Monday, Jacobson tweeted, “I did my job yesterday. Coach did his. End of story. You know what I didn’t like? Rambling through the start of my Ty Law interview. Wish I could do that over. Social media & sports radio can continue the discussion. I’m going to go get ready for my wedding Saturday.”

Congrats — TWICE!!!

Brady, making his weekly WEEI appearance Monday, talked about his love and feelings for teammates, but wouldn’t directly address Brown. “I do have a lot of personal feelings, none of which I really care to share,” he said. “That is about it. It’s a difficult situation. That’s kind of how I feel.”

Very receptive

Clearly, with Brown having quickly gone away, the Patriots have to count on Josh Gordon making it through the entire season. So far, so good — and he made two outstanding catches Sunday, one after having his fingers taped together after hurting his ring finger on a facemask.

“I think my life, the battle of perseverance, is something that can show through my play, and my mindset, and how I attack the game,” he said. “Physically, I’ve always been a fighter in some type of way.”
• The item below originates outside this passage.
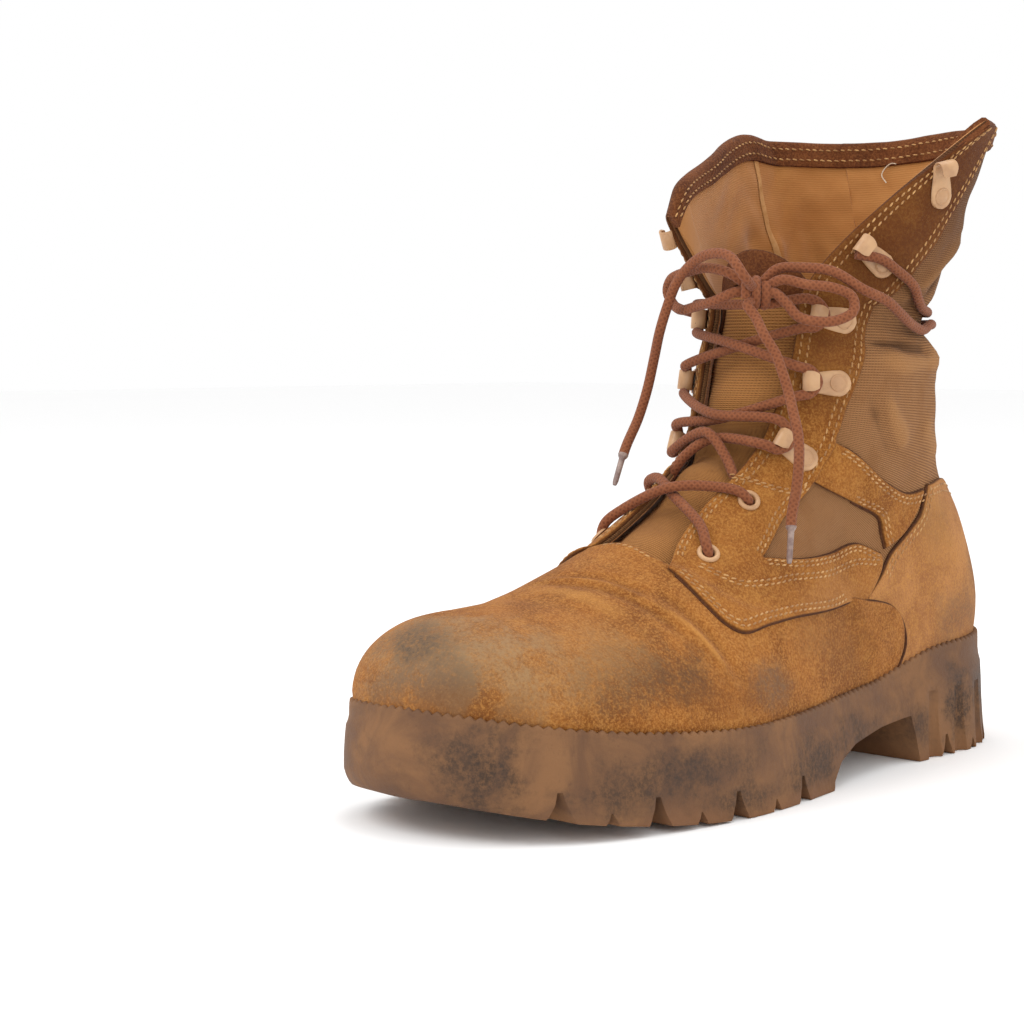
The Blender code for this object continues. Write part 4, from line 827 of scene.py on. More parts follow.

Brady, on his team’s injuries (and other manpower situations), Brady said, “There’s nobody feeling sorry for anybody out there. There’s no teams that are, ‘Man, poor Patriots.’ No one feels sorry for us; we don’t feel sorry for them.”

Jarrett Stidham, who completed two straight passes before his third became a pick-6, said, “I was obviously very, very thankful to get a few snaps. I wish it would have gone a little bit better. I just have to make a better throw. So I’m going to continue to get better and have a next player mentality.”

He added: “Any time you go out there and do that you’re itching for the next thing. But it is what it is and like I said I’m just going to continue to play.”

Stidham said he was surprised to get the call and also refused to try to erase the TD going the other way, saying, “I think anytime you get to step foot on an NFL field, it’s pretty memorable.”